Surveying the limited data available on payday lender financial performance, Buckland (2012) concluded, “[t]he data … demonstrate the strong, if somewhat bumpy financial performance of the larger fringe banks ” (Buckland 2012, p. 139). The bankruptcy of Cash Store Financial and DFC Global Corp sale to private equity firm Lone Star Funds mean that there are very limited data available to analyze this industry in Canada. The last date for which there are data available for DFC Global Corp and hence for Money Mart is March 31, 2014. These data demonstrate growth in total revenues and payday lending , a decline in check-cashing revenue, and a small rise in revenue from other sources, from 2009 to 2014. Although many payday lenders offer other financial services like pre-loaded debit cards, money transfers, gold purchases, advances on tax refunds, currency exchange, and more recently pawnbroking, these contribute only a small portion of total revenue, more than half of which comes from payday loans and most of the rest from check cashing.
A consolidation process, or process of “corporatization ,” has been occurring among payday lenders in Canada as evidenced in the early 2000s beginning with the rapid expansion of National Money Mart Inc. and Cash Store Financial, and somewhat more recently Cash Money and Cash4You. Cash Store Financial has since gone out of business, but Money Mart has at least half the market and the top five chains have 65% of the outlets and a greater percentage of the loan volume. Chapter 4 provides a more detailed history of the industry and its present status: corporate concentration, stores by province, and financial performance.

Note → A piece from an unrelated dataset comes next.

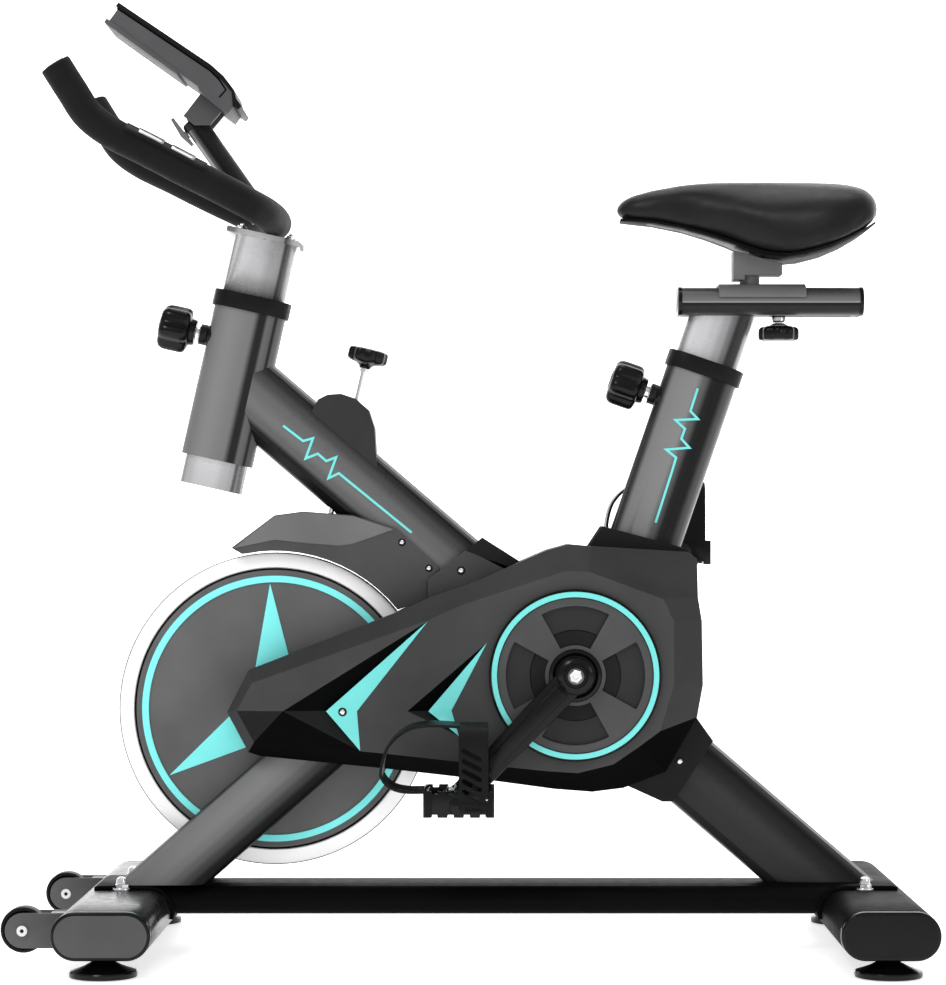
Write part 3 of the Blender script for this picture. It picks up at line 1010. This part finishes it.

The Payday Loan Product and Its Usage
As a very short-term (2–3 week) consumer loan, payday loans offer consumers convenient access to cash advance against their next paycheck. The costs of these loans are considerably higher than the costs of similar credit from a mainstream bank or credit union. In the past decade, regulations have imposed rate caps that have, in most sub-federal (provincial and territorial) jurisdictions, constrained the fees payday lenders can charge, but the cost of a payday loan remains more than ten times the cost of these same funds obtained from a line of credit or a credit card cash advance.